Given data =>

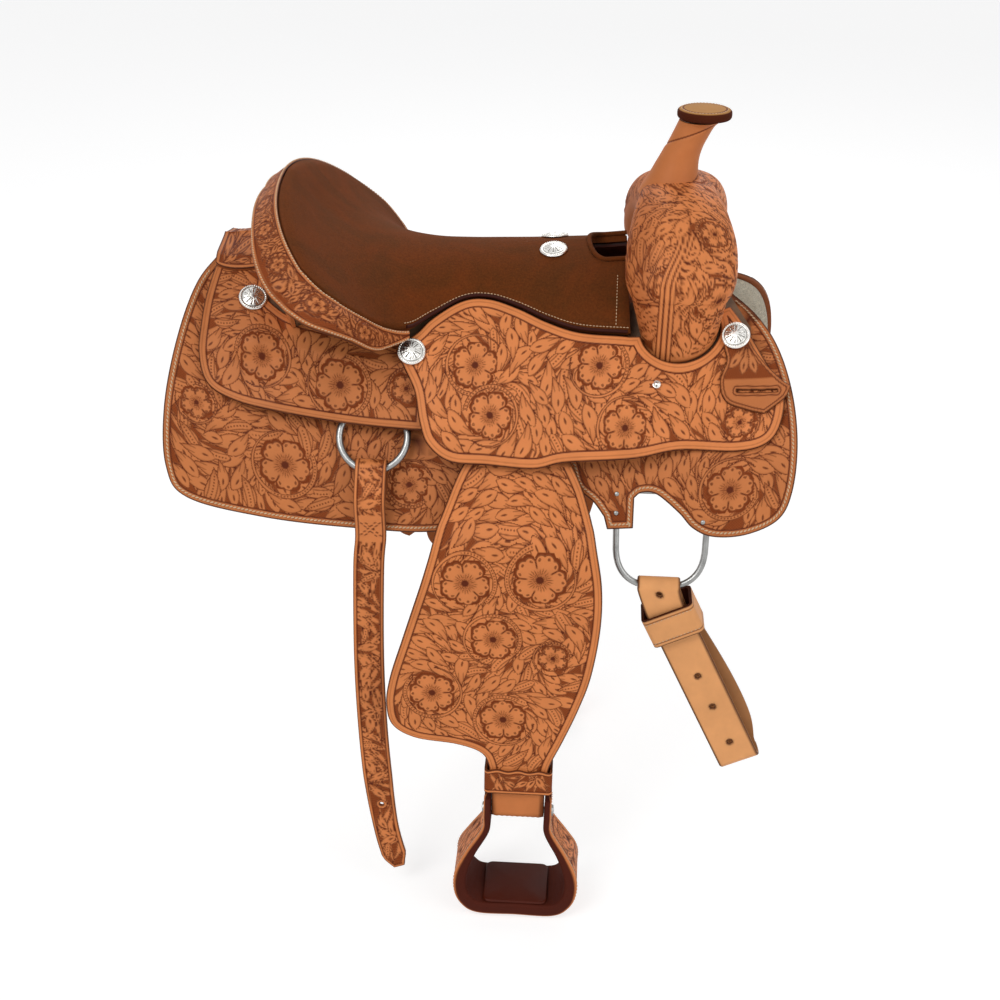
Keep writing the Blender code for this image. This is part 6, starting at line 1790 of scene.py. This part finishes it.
def engrave(node, suffix, radius, height, petals):
    """Lays an engraved shape where its plain solid stands; gives the solid's place."""
    middle, forward, side, axis = node_frame(node)
    rings, cut = concho_shell(radius, height, petals)
    lofted(node, rings @ np.stack([forward, side, axis]) + middle, (1.0, cut, 0.0), silver(), "silver", suffix=suffix)
    return middle, forward, side, axis


def make_conchos():
    for label in FLIPS:
        for place in ("rear", "mid", "front", "seat"):
            node = f"{label}_{place}_concho"
            middle, forward, side, axis = engrave(node, "_engraved", CONCHO_RADIUS, CONCHO_HEIGHT, 10)
            angle = turns(64)[:, None]
            reach = CONCHO_RADIUS * 0.885
            ring = middle + axis * 0.0021 + reach * (np.cos(angle) * forward + np.sin(angle) * side)
            repeats(node + "_beads", [(ring, np.tile(axis, (64, 1)), True)],
                    (0.0024, 0.0019, 0.0019, 0.0018, 0.0), silver(), "saddle")
        engrave(f"{label}_rosette_screw", "_head", 0.0045, 0.003, 2)


# Parts that stay as the solid model made them
def dress_tree():
    # The rawhide is painted a darker brown than its own colour, as painted shade for the tree seen in the hand hole.
    hide = look("rawhide_painted_shade_look", plain_grain, srgb(120, 88, 58), srgb(84, 58, 36), 60.0, 0.6, 0.0006)
    finishes = {"cantle": hide, "fork": hide, "horn": steel()}
    for label in FLIPS:
        finishes.update({f"{label}_bar": hide, f"{label}_stirrup_bolt": steel(), f"{label}_bar_strap": leather("dark")})
    for node, finish in finishes.items():
        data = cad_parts[node].data
        data.materials.clear()
        data.materials.append(finish)


# Stage
FLOOR_Z = -0.7005
FLOOR_HALF = 14.0
SCENE_MIDDLE = Vector((0.0, 0.0, -0.25))
LAMPS = (("key", (-1.6, -2.6, 2.4), 62.0, 1.8), ("fill", (2.4, -1.8, 1.2), 26.0, 2.0),
         ("back", (0.4, 2.4, 2.2), 34.0, 2.0))
CAMERA_AIM = Vector((0.0297, 0.0, -0.269))
CAMERA_AZIMUTH, CAMERA_LIFT, CAMERA_ROLL = (math.radians(degrees) for degrees in (3, 26.82, 1.0))
CAMERA_DISTANCE = 1.967
CAMERA_LENS = 58.608


def studio_white(nodes, shader):
    """White studio floor that still takes the saddle's shadow."""
    seen = nodes.seen()
    nodes.feed(shader, {
        'Emission Color': nodes.blend(seen, (0.0, 0.0, 0.0, 1.0), (0.72, 0.72, 0.72, 1.0)), 'Emission Strength': 1.0,
        'Base Color': nodes.blend(seen, (0.8, 0.8, 0.8, 1.0), (0.40, 0.40, 0.40, 1.0)), 'Roughness': 1.0})


def put_in_scene(name, data):
    made = bpy.data.objects.new(name, data)
    bpy.context.scene.collection.objects.link(made)
    return made


def make_stage():
    """Pale floor and backdrop, soft lights and the camera."""
    scene = bpy.context.scene
    corners = [(x * FLOOR_HALF, y * FLOOR_HALF, FLOOR_Z) for x, y in ((-1, -1), (1, -1), (1, 1), (-1, 1))]
    data = bpy.data.meshes.new("studio_floor")
    data.from_pydata(corners, [], [(0, 1, 2, 3)])
    data.materials.append(look("studio_white", studio_white))
    put_in_scene("studio_floor", data)
    scene.world = bpy.data.worlds.new("studio")
    scene.world.use_nodes = True
    nodes = Nodes(scene.world.node_tree)
    nodes.feed(nodes.tree.nodes["Background"], {'Color': (0.93, 0.93, 0.94, 1.0),
                                                'Strength': nodes.spread(nodes.seen(), 0.0, 1.0, 0.42, 1.0)})
    for name, place, energy, side in LAMPS:
        lamp = bpy.data.lights.new(name, 'AREA')
        lamp.energy, lamp.size = energy, side
        holder = put_in_scene(name, lamp)
        holder.location = place
        holder.rotation_euler = (SCENE_MIDDLE - Vector(place)).to_track_quat('-Z', 'Y').to_euler()
    lens = bpy.data.cameras.new("camera")
    lens.sensor_width, lens.lens = 36.0, CAMERA_LENS
    camera = put_in_scene("camera", lens)
    level = math.cos(CAMERA_LIFT)
    back = Vector((math.sin(CAMERA_AZIMUTH) * level, -math.cos(CAMERA_AZIMUTH) * level, math.sin(CAMERA_LIFT)))
    camera.location = CAMERA_AIM + back * CAMERA_DISTANCE
    camera.rotation_mode = 'QUATERNION'
    roll = Matrix.Rotation(CAMERA_ROLL, 3, 'Z').to_quaternion()
    camera.rotation_quaternion = back.to_track_quat('Z', 'Y') @ roll
    scene.camera = camera
    scene.view_settings.view_transform = 'Standard'


class SaddleSizes(bpy.types.PropertyGroup):
    relief: FloatProperty(name="Carving depth", description="Depth of the carving in the leather",
                          default=0.0007, min=0.0, max=0.0015, subtype='DISTANCE', unit='LENGTH')


def colour_property(name, description, red, green, blue):
    return FloatVectorProperty(name=name, description=description, subtype='COLOR', size=3, min=0.0, max=1.0,
                               default=srgb(red, green, blue)[:3])


class SaddleColours(bpy.types.PropertyGroup):
    tooled: colour_property("Tooled leather", "Raised parts of the carved leather", 220, 133, 76)
    # The ground and cut colours also paint the shade on the bevels of the carving.
    background: colour_property("Background", "Matted ground between the leaves", 128, 57, 18)
    cut: colour_property("Cuts", "Knife cuts and beveled lines", 92, 34, 6)
    plain: colour_property("Plain leather", "Cinch strap", 232, 164, 106)
    # The dark leather also stands for painted shade on the ground seat, in the hand hole.
    dark: colour_property("Dark leather", "Inside of the stirrups", 74, 24, 9)
    suede: colour_property("Suede", "Seat", 108, 51, 15)
    suede_worn: colour_property("Worn suede", "Soft patches of the seat", 88, 46, 14)
    fleece: colour_property("Fleece", "Wool under the skirts", 228, 216, 190)
    thread: colour_property("Thread", "Stitching and lacing", 226, 190, 150)


def in_turn(*makers):
    for make in makers:
        make()
    return {'FINISHED'}


class SADDLE_OT_fleeces(bpy.types.Operator):
    """Wool under the skirts"""
    bl_idname = "saddle.fleeces"
    bl_label = "Fleeces"

    def execute(self, context):
        return in_turn(make_fleeces)


class SADDLE_OT_skirts(bpy.types.Operator):
    """Carved skirts with their lacing and rivets"""
    bl_idname = "saddle.skirts"
    bl_label = "Skirts"

    def execute(self, context):
        return in_turn(make_skirts)


class SADDLE_OT_jockeys(bpy.types.Operator):
    """Rear and seat jockeys, housing and latigo keepers"""
    bl_idname = "saddle.jockeys"
    bl_label = "Jockeys"

    def execute(self, context):
        return in_turn(make_jockeys, make_keepers, make_housing)


class SADDLE_OT_seat(bpy.types.Operator):
    """Suede seat, ground seat, rolled edge and back of the cantle"""
    bl_idname = "saddle.seat"
    bl_label = "Seat"

    def execute(self, context):
        return in_turn(make_seat, make_roll, make_cantle_back)


class SADDLE_OT_fork(bpy.types.Operator):
    """Cover of the fork, wrapped horn and its cap"""
    bl_idname = "saddle.fork"
    bl_label = "Fork and horn"

    def execute(self, context):
        return in_turn(make_fork_cover, make_horn)


class SADDLE_OT_fenders(bpy.types.Operator):
    """Fenders, stirrup leathers and hobble straps"""
    bl_idname = "saddle.fenders"
    bl_label = "Fenders"

    def execute(self, context):
        return in_turn(make_fenders, make_stirrup_leathers, make_hobble_straps)


class SADDLE_OT_stirrups(bpy.types.Operator):
    """Stirrups with their stitching and tread pads"""
    bl_idname = "saddle.stirrups"
    bl_label = "Stirrups"

    def execute(self, context):
        return in_turn(make_stirrups)


class SADDLE_OT_rigging(bpy.types.Operator):
    """Dees, hangers, rear billets, cinch strap and its band"""
    bl_idname = "saddle.rigging"
    bl_label = "Rigging"

    def execute(self, context):
        return in_turn(make_dees, make_dee_hangers, make_rear_billets, make_cinch_strap, make_strap_band)


class SADDLE_OT_silver(bpy.types.Operator):
    """Conchos and rosette screws"""
    bl_idname = "saddle.silver"
    bl_label = "Silver"

    def execute(self, context):
        return in_turn(make_conchos)


class SADDLE_OT_tree(bpy.types.Operator):
    """Materials of the tree and of the small parts that keep their solid shape"""
    bl_idname = "saddle.tree"
    bl_label = "Tree"

    def execute(self, context):
        return in_turn(dress_tree)


class SADDLE_OT_stage(bpy.types.Operator):
    """Floor, lights and camera"""
    bl_idname = "saddle.stage"
    bl_label = "Stage"

    def execute(self, context):
        return in_turn(make_stage)


OPERATORS = (SADDLE_OT_stage, SADDLE_OT_tree, SADDLE_OT_fleeces, SADDLE_OT_skirts, SADDLE_OT_jockeys,
             SADDLE_OT_seat, SADDLE_OT_fork, SADDLE_OT_fenders, SADDLE_OT_stirrups, SADDLE_OT_rigging,
             SADDLE_OT_silver)


class SADDLE_PT_panel(bpy.types.Panel):
    """Lists the saddle's pieces and settings"""
    bl_label = "Western saddle"
    bl_idname = "SADDLE_PT_panel"
    bl_space_type = 'VIEW_3D'
    bl_region_type = 'UI'
    bl_category = "Saddle"

    def draw(self, context):
        for group in (context.scene.saddle_sizes, context.scene.saddle_colours):
            for name in group.__annotations__:
                self.layout.prop(group, name)
        for operator in OPERATORS:
            self.layout.operator(operator.bl_idname)


CLASSES = (SaddleSizes, SaddleColours) + OPERATORS + (SADDLE_PT_panel,)


def register():
    for item in CLASSES:
        bpy.utils.register_class(item)
    bpy.types.Scene.saddle_sizes = PointerProperty(type=SaddleSizes)
    bpy.types.Scene.saddle_colours = PointerProperty(type=SaddleColours)


def unregister():
    del bpy.types.Scene.saddle_colours
    del bpy.types.Scene.saddle_sizes
    for item in reversed(CLASSES):
        bpy.utils.unregister_class(item)


def main():
    register()
    for operator in OPERATORS:
        family, name = operator.bl_idname.split(".")
        getattr(getattr(bpy.ops, family), name)()


if __name__ == "__main__":
    main()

What you need to do => Emit, unaltered, the lines from the top of the listing down through the line that holds "return middle, forward, side, axis"; emit nothing else.

Written solution =>
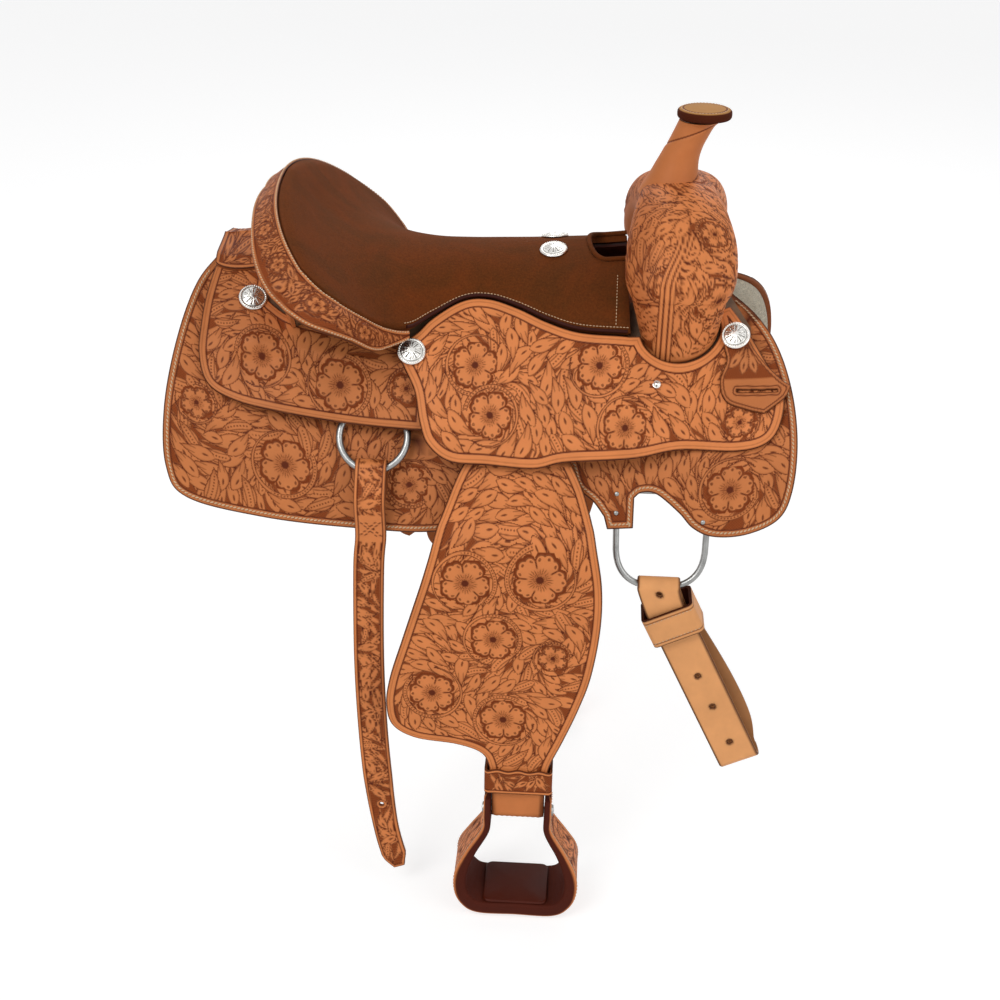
Keep writing the Blender code for this image. This is part 6, starting at line 1790 of scene.py. This part finishes it.
def engrave(node, suffix, radius, height, petals):
    """Lays an engraved shape where its plain solid stands; gives the solid's place."""
    middle, forward, side, axis = node_frame(node)
    rings, cut = concho_shell(radius, height, petals)
    lofted(node, rings @ np.stack([forward, side, axis]) + middle, (1.0, cut, 0.0), silver(), "silver", suffix=suffix)
    return middle, forward, side, axis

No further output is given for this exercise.